According to the Brite Divinity School website, TCU and Brite cosponsored Ministers Week  that ran from Feb. 6-9.

The purpose of Ministers Week  is to offer guidance to clergy by some of the most highly respected scholars in religious education, Eilene Theilig, director of lay and continuing education at Brite, said.

“It is a way of recapturing the core of one’s call to the ministry,” Theilig said.

Brite and TCU have cosponsored 79 consecutive annual conventions  of Ministers Week  since its revival in 1933, Theilig said.

Worships, workshops and lectures made up the majority of the sessions during the week, Theilig said. One lecture gave reinterpretations of the Old Testament and is an example that these lectures set out to introduce new perspectives rather than reinforce the beliefs of those attending, she said.

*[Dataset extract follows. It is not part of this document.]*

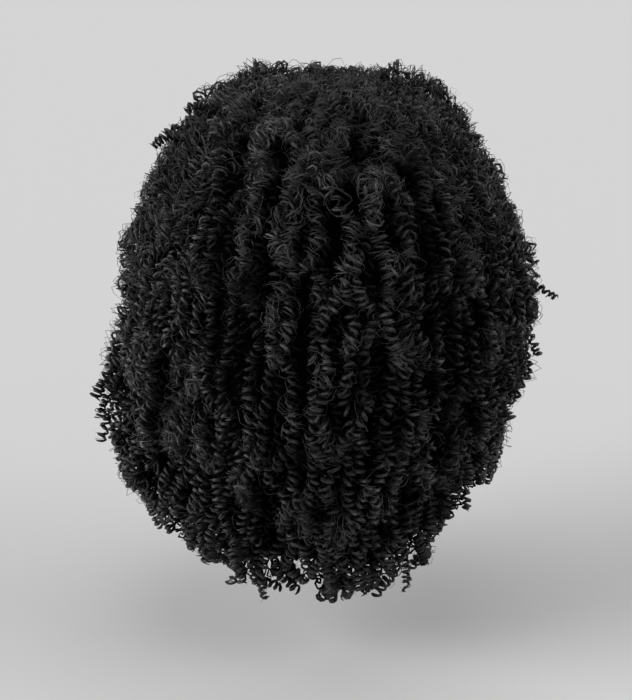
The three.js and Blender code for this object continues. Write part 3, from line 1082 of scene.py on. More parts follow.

The workshops offered education and discussion on subjects like the role of technology’s integration with society, Theilig said.

Brite  students get the week off during the convention and although student participation was not mandatory, several students took advantage of the opportunity to listen to the many different scholars from around the country, Barnett said.

Theilig  said that 500 people  attended the opening worship and she was very pleased by the response.

Barnett  said Ministers Week also reinforces the bonds between TCU and Brite  as it helps us remember the history the two institutions share.

“At the TCU luncheon we always end (minister’s week) by singing the TCU Alma Mater,” Barnett said. “There is that connection and continuity that purple runs through,” she said.